Friday, October 14, 2022

Platonic Physical Affection

Women are encouraged to touch their friends openly and affectionately, especially friends of the same gender.  Men, on the contrary, are largely discouraged by broader society from showing physical affection to other men or to women, all because of the idiotic notion that for men, touch and affection are mostly, if not always, sexual.  Touch is objectively nonsexual in itself; only the context and intention could make it sexual in nature.  That it does not logically follow from the concept of touch that sexuality or sexual expression is involved means that all it takes to know this is just a few moments of rationalistic reflection.

It is assumed by fools that men who are affectionate physically and sometimes even emotionally with male friends must be homosexuals, just as it is assumed by fools that men who show affection towards women outside of their family are supposedly doing so for sexual reasons, hoping to have sex with every attractive woman they encounter.

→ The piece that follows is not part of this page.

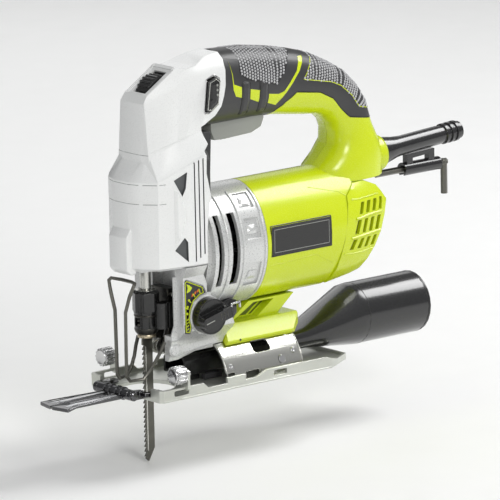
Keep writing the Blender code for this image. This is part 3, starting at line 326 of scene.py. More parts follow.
def piece(name, points, faces, look, body):
    """A mesh object from millimetre points, kept under the CAD box's top, riding on a body."""
    mesh = bpy.data.meshes.new(name)
    top = CAD_BOX[1].z / MM
    mesh.from_pydata([Vector((x, y, min(z, top))) * MM for x, y, z in points], [], faces)
    bm = bmesh.new()
    bm.from_mesh(mesh)
    bmesh.ops.recalc_face_normals(bm, faces=bm.faces)
    bm.to_mesh(mesh)
    bm.free()
    mesh.materials.append(look.material)
    obj = bpy.data.objects.new(name, mesh)
    bpy.context.scene.collection.objects.link(obj)
    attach(obj, body)
    return obj


def resampled(points, spacing, closed=True):
    """Points at an even spacing along a line, in two or three dimensions."""
    out = []
    pairs = list(zip(points, points[1:] + points[:1])) if closed else list(zip(points, points[1:]))
    for first, second in pairs:
        first, second = Vector(first), Vector(second)
        count = max(1, round((second - first).length / spacing))
        out += [first.lerp(second, k / count) for k in range(count)]
    if not closed:
        out.append(Vector(points[-1]))
    return out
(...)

Like how some women can come to erroneously believe the stereotypes about their gender after repeated exposure to social pressures while they are non-rationalists, some men might actually come to believe these falsities, even though they can be refuted so very easily.  Their relationships and regard for themselves suffer as a result.

Despite a lifetime of general conditioning to regard themselves as just hypersexual beings, men are able to quickly realize with absolute certainty that there is nothing inherently sexual in nature or intention about touching one's friends, whether they are men or women.  Even someone who is not used to rationalistic contemplation can let their direct experiences prompt them to reason to the objective fact that touching someone of the same gender or the opposite gender does not mean someone is communicating/expressing sexual feelings.  Men can embrace or affectionately touch other men or women without anything being sexual about this.  Women can brave or affectionately touch other women or men without there being anything sexual about it.

Since humans are mind-body composites, any worldview or lifestyle that trivializes, ignores, or denies either general component of humanity will neither correspond with truth nor promote individual or collective flourishing to the greatest extent possible.  There is nothing that people gain from misperceiving all touch as sexual, whether it involves the same or opposite gender, except for emotional isolation and the forfeiture of rationality.  If a person cannot even embrace someone else or place a hand on their shoulder without thinking that they are doing something sexual even when flirtation or sexual initiation is not at all what is on their mind, they have already misunderstood their own self and leapt into stupidity.

Women and men have nothing to lose but slavery to assumptions by realizing the nonsexual nature of mere touch among friends of either gender, and assumptions that are demonstrably false at that, not that assumptions that turn out to be correct are epistemologically justified and rational to begin with.  However, it is men that American culture specifically discriminates against more with regard to this.  Men, like women, need to seek freedom from everything but truth to see just how extensive these stereotypes and their destructive, irrational ramifications really are.  No one, man or woman, can fully understand themselves as they truly are or be open to holistic connections with others as long as they think physical affection is inherently sexual.